Gnomes Fess Up – Unionism Best For All


Everyone benefits from trade union membership, but women do best of all, according to a World Bank study released this week.

The report from the conservative financial institution comes as New Zealand Prime Minister Helen Clark prepares to open a global union women’s conference expected to draw 500 delegates to Melbourne.

Clark will deliver the keynote address when the four-day ICFTU gathering - aimed at boosting the economic situation of women around the world - opens on Tuesday.

The conference will be staged against the backdrop of a World Bank study which confirms that everybody, but women especially, benefit from union membership.

In a report on the impact of globalisation, released this month, the Bank acknowledges that workers who belong to trade unions earn higher wages, work fewer hours, receive more training, and have greater security than non-unionised counterparts.

It also provides a ringing endorsement of collective bargaining, finding that those countries with highly-co-ordinated collective bargaining systems are associated with lower and less persistent levels of unemployment; and fewer and shorter strikes.

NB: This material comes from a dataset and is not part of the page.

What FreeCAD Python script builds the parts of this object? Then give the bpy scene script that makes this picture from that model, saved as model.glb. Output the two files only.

World Bank managing director, Mamphela Ramphele, says "co-ordination among social partners promotes better investment climates while also fostering a fairer distribution of output".

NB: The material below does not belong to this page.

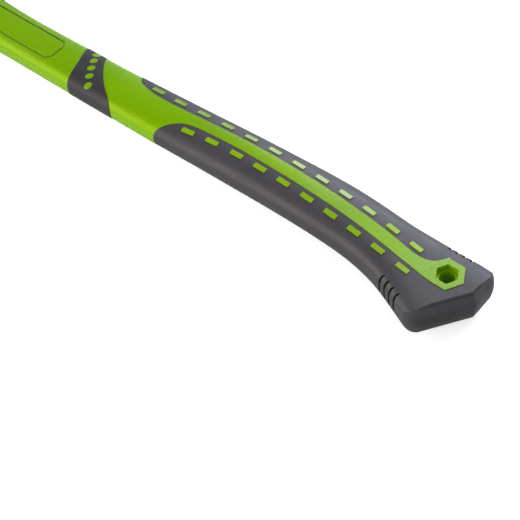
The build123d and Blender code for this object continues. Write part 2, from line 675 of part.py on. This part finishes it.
# ---------------------------------------------------------------- replaceable cutting blade
def cutting_blade():
    with BuildPart() as blade:
        with BuildSketch(HEEL_PLANE):
            with BuildLine():
                Polyline((-CUTTER_HALF_LEN, CUTTER_BACK), (CUTTER_HALF_LEN, CUTTER_BACK),
                         (CUTTER_HALF_LEN, CUTTER_SHOULDER), (CUTTER_EDGE_HALF, CUTTER_EDGE),
                         (-CUTTER_EDGE_HALF, CUTTER_EDGE), (-CUTTER_HALF_LEN, CUTTER_SHOULDER),
                         close=True)
            make_face()
            with Locations(*SCREW_SPOTS):
                Circle(SCREW_R + SCREW_CLEARANCE, mode=Mode.SUBTRACT)
        extrude(amount=CUTTER_T)
        # both long edges on the outer side
        long_edges = blade.edges().filter_by(
            lambda e: e.length > 20 and abs(e.tangent_at(0.5).Z) < 0.01)
        chamfer(long_edges.sort_by(Axis.X)[:2], length=CUTTER_BEVEL)
    return blade.part


def blade_clamp():
    with BuildPart() as clamp:
        with BuildSketch(HEEL_PLANE.offset(CUTTER_T)):
            RectangleRounded(CLAMP_LEN, CLAMP_W, CLAMP_CORNER_R)
            with Locations(*SCREW_SPOTS):
                Circle(SCREW_R + SCREW_CLEARANCE, mode=Mode.SUBTRACT)
        extrude(amount=CLAMP_T)
        chamfer(clamp.faces().sort_by(Axis.Z)[-1].outer_wire().edges(), length=CLAMP_CHAMFER)
    return clamp.part


def blade_screws():
    clamp_top = CUTTER_T + CLAMP_T      # above the seat
    shank = CUTTER_SEAT_Z + clamp_top + NUT_SEAT_Z + SCREW_TAIL
    with BuildPart() as screws:
        with Locations(HEEL_PLANE.offset(clamp_top)):
            with Locations(*SCREW_SPOTS):
                Cylinder(SCREW_HEAD_R, SCREW_HEAD_T, align=(Align.CENTER, Align.CENTER, Align.MIN))
                Cylinder(SCREW_R, shank, align=(Align.CENTER, Align.CENTER, Align.MAX))
        fillet(screws.faces().sort_by(Axis.Z)[-2:].edges(), radius=SCREW_HEAD_FILLET)
        with BuildSketch(HEEL_PLANE.offset(clamp_top + SCREW_HEAD_T)):
            with Locations(*SCREW_SPOTS):
                RegularPolygon(SOCKET_R, 6)
        extrude(amount=-SOCKET_DEPTH, mode=Mode.SUBTRACT)
    return screws.part


def blade_nuts():
    with BuildPart() as nuts:
        with BuildSketch(NUT_PLANE):
            with Locations(*SCREW_SPOTS):
                RegularPolygon(NUT_R, 6)
                Circle(SCREW_R, mode=Mode.SUBTRACT)
        extrude(amount=-NUT_T)
    return nuts.part


# ---------------------------------------------------------------- sliding shingle gauge
def cut_knurl(z, radius, count):
    """Cuts a ring of small flutes round the gauge axis in the part being built."""
    with Locations((*GAUGE_SPOT, z)):
        with PolarLocations(radius, count):
            Cylinder(KNURL_R, KNURL_LEN, mode=Mode.SUBTRACT)


def gauge_stop_screw():
    with BuildPart() as screw:
        with BuildSketch(Plane.XY.offset(-LAND_Z)):
            with Locations(GAUGE_SPOT):
                Circle(STOP_R)
        extrude(amount=-STOP_T)
        chamfer(screw.edges().filter_by(GeomType.CIRCLE), length=GAUGE_CHAMFER)
        cut_knurl(-LAND_Z - STOP_T / 2, STOP_KNURL_R, STOP_KNURLS)
        # key that fills the slot, then the stud
        with BuildSketch(Plane.XY.offset(-LAND_Z)):
            with Locations(GAUGE_SPOT):
                SlotOverall(KEY_LEN, SLOT_W - KEY_CLEARANCE, rotation=90)
        extrude(amount=2 * LAND_Z - KEY_GAP)
        with BuildSketch(Plane.XY.offset(LAND_Z - KEY_GAP)):
            with Locations(GAUGE_SPOT):
                Circle(STUD_R)
        extrude(amount=STUD_LEN)
        chamfer(screw.faces().sort_by(Axis.Z)[-1].edges(), length=GAUGE_CHAMFER)
    return screw.part


def gauge_washer():
    with BuildPart() as washer:
        with BuildSketch(Plane.XY.offset(LAND_Z)):
            with Locations(GAUGE_SPOT):
                Circle(WASHER_R)
                Circle(STUD_R + WASHER_CLEARANCE, mode=Mode.SUBTRACT)
        extrude(amount=WASHER_T)
    return washer.part


def gauge_spring_washer():
    with BuildPart() as washer:
        with BuildSketch(Plane.XY.offset(LAND_Z + WASHER_T)):
            with Locations(GAUGE_SPOT):
                Circle(SPRING_R)
                Circle(STUD_R + SPRING_CLEARANCE, mode=Mode.SUBTRACT)
            with Locations((SLOT_X + SPLIT_X, GAUGE_Y)):
                Rectangle(SPLIT_LEN, SPLIT_W, rotation=SPLIT_TURN, mode=Mode.SUBTRACT)
        extrude(amount=SPRING_T)
    return washer.part


def gauge_thumb_nut():
    with BuildPart() as nut:
        with BuildSketch(Plane.XY.offset(THUMB_Z)):
            with Locations(GAUGE_SPOT):
                Circle(THUMB_COLLAR_R)
        extrude(amount=THUMB_COLLAR_T)
        with BuildSketch(Plane.XY.offset(THUMB_Z + THUMB_COLLAR_T)):
            with Locations(GAUGE_SPOT):
                Circle(THUMB_R)
        extrude(amount=THUMB_T)
        rims = nut.edges().filter_by(GeomType.CIRCLE).filter_by(lambda e: e.radius > 7)
        chamfer(rims, length=GAUGE_CHAMFER)
        cut_knurl(THUMB_Z + THUMB_COLLAR_T + THUMB_T / 2, THUMB_KNURL_R, THUMB_KNURLS)
        with Locations((*GAUGE_SPOT, 0)):
            Cylinder(STUD_R + THUMB_CLEARANCE, THROUGH, mode=Mode.SUBTRACT)
    return nut.part


# each piece is named after the function that builds it
PIECES = [
    fibreglass_core, handle_jacket, grip_overmould, collar_band, hatchet_head, eye_epoxy, eye_cap,
    head_pin, magnet_cup, nail_magnet, cutting_blade, blade_clamp, blade_screws, blade_nuts,
    gauge_stop_screw, gauge_washer, gauge_spring_washer, gauge_thumb_nut,
]
for build in PIECES:
    piece = build()
    piece.label = build.__name__
    export_step(piece, f"parts/{piece.label}.step")
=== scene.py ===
"""Looks, stage, lights and camera for a hatchet loaded from its CAD pieces.

The hanging hole is at the origin and the handle runs along +X to the head. The striking face
(poll) looks to -Y, the cutting edge to +Y, and Z is the thickness. Lengths are in metres.
"""
import bpy
import bmesh
import json
import math
from mathutils import Matrix, Vector


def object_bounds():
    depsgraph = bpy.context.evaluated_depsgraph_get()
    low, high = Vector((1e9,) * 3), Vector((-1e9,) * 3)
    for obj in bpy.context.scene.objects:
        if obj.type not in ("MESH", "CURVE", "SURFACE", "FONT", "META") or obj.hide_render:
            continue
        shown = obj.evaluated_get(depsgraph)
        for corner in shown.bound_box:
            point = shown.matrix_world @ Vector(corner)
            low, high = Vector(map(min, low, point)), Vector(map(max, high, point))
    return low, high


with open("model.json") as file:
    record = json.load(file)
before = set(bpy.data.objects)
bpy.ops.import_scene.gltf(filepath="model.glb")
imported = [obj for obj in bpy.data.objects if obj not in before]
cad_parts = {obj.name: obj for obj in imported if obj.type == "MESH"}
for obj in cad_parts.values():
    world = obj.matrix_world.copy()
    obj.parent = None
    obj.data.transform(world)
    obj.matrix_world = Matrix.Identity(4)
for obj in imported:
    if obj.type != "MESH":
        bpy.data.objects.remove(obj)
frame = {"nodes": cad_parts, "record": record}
cad_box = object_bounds()
scene = bpy.context.scene

MM = 0.001


# ------------------------------------------------------------------ node helpers
class Signal:
    """A node output; arithmetic and comparisons on it add Math nodes."""

    def __init__(self, mat, socket):
        self.mat, self.socket = mat, socket

    def __add__(self, other):
        return self.mat.math("ADD", self, other)

    def __radd__(self, other):
        return self.mat.math("ADD", other, self)

    def __sub__(self, other):
        return self.mat.math("SUBTRACT", self, other)

    def __rsub__(self, other):
        return self.mat.math("SUBTRACT", other, self)

    def __mul__(self, other):
        return self.mat.math("MULTIPLY", self, other)

    def __truediv__(self, other):
        return self.mat.math("DIVIDE", self, other)

    def __lt__(self, other):
        return self.mat.math("LESS_THAN", self, other)

    def __gt__(self, other):
        return self.mat.math("GREATER_THAN", self, other)

    def __abs__(self):
        return self.mat.math("ABSOLUTE", self)

    def max(self, other):
        return self.mat.math("MAXIMUM", self, other)

    def ramp(self, over, to=(0.0, 1.0)):
        """Smooth step from to[0] to to[1] as the signal goes from over[0] to over[1]."""
        ramp = self.mat.node("MapRange")
        ramp.interpolation_type = "SMOOTHSTEP"
        self.mat.fill(ramp, Value=self, From_Min=over[0], From_Max=over[1],
                      To_Min=to[0], To_Max=to[1])
        return Signal(self.mat, ramp.outputs["Result"])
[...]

At the macro-level, the Bank says, societies with high rates of union membership have lower earnings inequalities, lower unemployment and inflation, and higher productivity.

The study says that union membership reduces wage differentials between men and women and the skilled and unskilled. It lists Germany, Japan, Mexico, South Africa and Unitied Kingdom as countries where unionised women have a greater advantage over their non-unionised counterparts than male union members.

Despite that report card, ACTU president Sharan Burrow says women have a number of problems to focus on.

"Despite large increases in the participation of women in paid work in almost every country over the last two decades, women still do about two thirds of the world's work for only five percent of the income," she said.